The story is centered around a twenty something girl named Amaya (Swara Bhaskar) coming to grips with her widowed mother’s new relationship. Her mother Leela (Deepti Naval) runs an off-beat cafe called Book A Coffee who falls in love with a regular at the shop, Jayant (Farooq Shaikh). Jayant (affectionately called Jazz by all the kids at the cafe) is a 60-something photographer who also lost his wife and daughter years ago. All is well with the three of them until Amaya discovers her mother and Jayant are romantically entangled.
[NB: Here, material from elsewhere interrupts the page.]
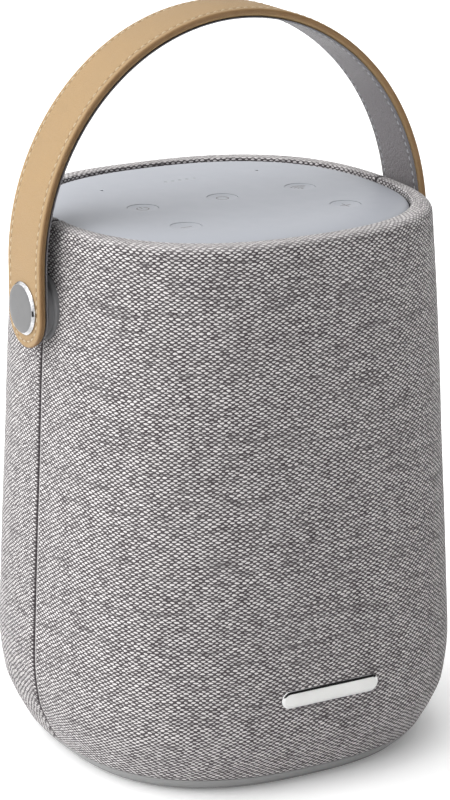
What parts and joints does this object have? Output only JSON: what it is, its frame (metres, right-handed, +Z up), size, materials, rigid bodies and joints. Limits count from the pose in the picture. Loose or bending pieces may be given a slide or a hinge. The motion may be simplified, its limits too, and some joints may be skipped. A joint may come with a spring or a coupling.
{
  "type": "smart speaker",
  "caption": "Portable smart speaker: knit-covered barrel body with a satin touch-key top panel, two-way driver set, passive radiator and a swinging leather carry strap.",
  "frame": {"origin": "centre of the foot ring on the surface that the speaker stands on", "axes": "+Z up, -Y front (badge side), +X to the right seen from the front"},
  "size_m": [0.144, 0.1359, 0.2394],
  "materials": {
    "knit": "two-tone heathered knit, light dashes over dark yarn",
    "shell_plastic": "moulded ABS, fine grain",
    "base_plastic": "soft-touch gray",
    "foot_rubber": "matt",
    "screw_steel": "zinc plated",
    "contact_gold": "gold plated",
    "panel_coat": "satin blue-gray",
    "clear_plastic": "clear polycarbonate",
    "circuit_board": "solder mask",
    "component_black": "moulded epoxy",
    "led_white": "gloss",
    "enclosure_plastic": "moulded",
    "driver_steel": "black zinc",
    "ferrite": "sintered",
    "cone_paper": "pressed pulp",
    "coil_copper": "enamelled wire",
    "surround_rubber": "butyl roll",
    "spider_cloth": "resin-dipped cotton",
    "dome_silk": "coated silk",
    "battery_wrap": "shrink sleeve",
    "can_steel": "tin plated",
    "sink_aluminium": "extruded",
    "cable_film": "polyimide film",
    "badge_metal": "satin anodised",
    "boss_plastic": "moulded nylon",
    "rivet_metal": "turned, satin face and polished rim",
    "spring_steel": "blued strip",
    "tan_leather": "vegetable tanned, fine grain",
    "gray_lining": "soft gray lining",
    "slider_plastic": "moulded"
  },
  "bodies": {
    "housing": {"fabric_front": "knit", "fabric_rear": "knit", "grille_shell_front": "shell_plastic", "grille_shell_rear": "shell_plastic", "base_tray": "base_plastic", "foot_ring": "foot_rubber", "base_screws": "screw_steel", "charging_contacts": "contact_gold", "top_frame": "shell_plastic", "control_panel": "panel_coat", "light_guide": "clear_plastic", "control_board": "circuit_board", "tact_switches": "component_black", "status_leds": "led_white", "microphones": "component_black", "enclosure_front": "enclosure_plastic", "enclosure_rear": "enclosure_plastic", "woofer_basket": "driver_steel", "woofer_screws": "screw_steel", "woofer_top_plate": "screw_steel", "woofer_magnet": "ferrite", "woofer_yoke": "screw_steel", "woofer_surround": "surround_rubber", "woofer_spider": "spider_cloth", "tweeter_housing": "enclosure_plastic", "tweeter_dome": "dome_silk", "tweeter_magnet": "can_steel", "radiator_frame": "enclosure_plastic", "radiator_surround": "surround_rubber", "battery_holder": "enclosure_plastic", "battery_cells": "battery_wrap", "main_board": "circuit_board", "shield_can": "can_steel", "heat_sink": "sink_aluminium", "ribbon_cable": "cable_film", "port_bezel": "boss_plastic", "port_board": "circuit_board", "usb_c_socket": "can_steel", "badge": "badge_metal", "pivot_boss_left": "boss_plastic", "pivot_boss_right": "boss_plastic"},
    "handle": {"strap_leather": "tan_leather", "strap_core": "spring_steel", "strap_lining": "gray_lining", "rivet_left": "rivet_metal", "rivet_right": "rivet_metal", "pivot_clips": "spring_steel"},
    "power_key": {"power_button": "panel_coat"},
    "assistant_key": {"assistant_button": "panel_coat"},
    "wireless_key": {"wireless_button": "panel_coat"},
    "volume_down_key": {"volume_down_button": "panel_coat"},
    "volume_up_key": {"volume_up_button": "panel_coat"},
    "woofer_piston": {"woofer_cone": "cone_paper", "woofer_voice_coil": "coil_copper", "woofer_dust_cap": "cone_paper"},
    "radiator_piston": {"radiator_diaphragm": "cone_paper"},
    "mute_switch": {"mute_slider": "slider_plastic"}
  },
  "joints": [
    {"name": "handle_swing", "type": "hinge", "parent": "housing", "child": "handle", "pos_m": [0, 0, 0.1511], "axis": [1, 0, 0], "range_deg": [-110, 110]},
    {"name": "power_press", "type": "slide", "parent": "housing", "child": "power_key", "axis": [0, 0, -1], "range_m": [0, 0.0005], "stiffness_N_per_m": 2000, "springref_m": -0.0003},
    {"name": "assistant_press", "type": "slide", "parent": "housing", "child": "assistant_key", "axis": [0, 0, -1], "range_m": [0, 0.0005], "stiffness_N_per_m": 2000, "springref_m": -0.0003},
    {"name": "wireless_press", "type": "slide", "parent": "housing", "child": "wireless_key", "axis": [0, 0, -1], "range_m": [0, 0.0005], "stiffness_N_per_m": 2000, "springref_m": -0.0003},
    {"name": "volume_down_press", "type": "slide", "parent": "housing", "child": "volume_down_key", "axis": [0, 0, -1], "range_m": [0, 0.0005], "stiffness_N_per_m": 2000, "springref_m": -0.0003},
    {"name": "volume_up_press", "type": "slide", "parent": "housing", "child": "volume_up_key", "axis": [0, 0, -1], "range_m": [0, 0.0005], "stiffness_N_per_m": 2000, "springref_m": -0.0003},
    {"name": "woofer_travel", "type": "slide", "parent": "housing", "child": "woofer_piston", "axis": [0, -1, 0], "range_m": [-0.003, 0.003], "stiffness_N_per_m": 1200, "deforming": ["woofer_surround", "woofer_spider"]},
    {"name": "radiator_travel", "type": "slide", "parent": "housing", "child": "radiator_piston", "axis": [0, 1, 0], "range_m": [-0.003, 0.003], "stiffness_N_per_m": 900, "deforming": ["radiator_surround"]},
    {"name": "mute_slide", "type": "slide", "parent": "housing", "child": "mute_switch", "axis": [1, 0, 0], "range_m": [-0.0015, 0.0015]}
  ]
}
The charm of “Listen Amaya” is not necessarily in the plot but in its execution. There is a refreshing amount of honesty and heart to all the main characters. Bhaskar is a bolt of lightning onscreen as Amaya and she does an admirable job of carrying the film opposite heavy weights like Naval and Shaikh, who still have fantastic chemistry after all these years. Much will be made of their reunion on screen after more than 20 years. But their homecoming to the silver screen is not a gimmick. Their roles are the spine of the film and they approach a sensitive subject (at least by Indian standards) with great ease and intelligence.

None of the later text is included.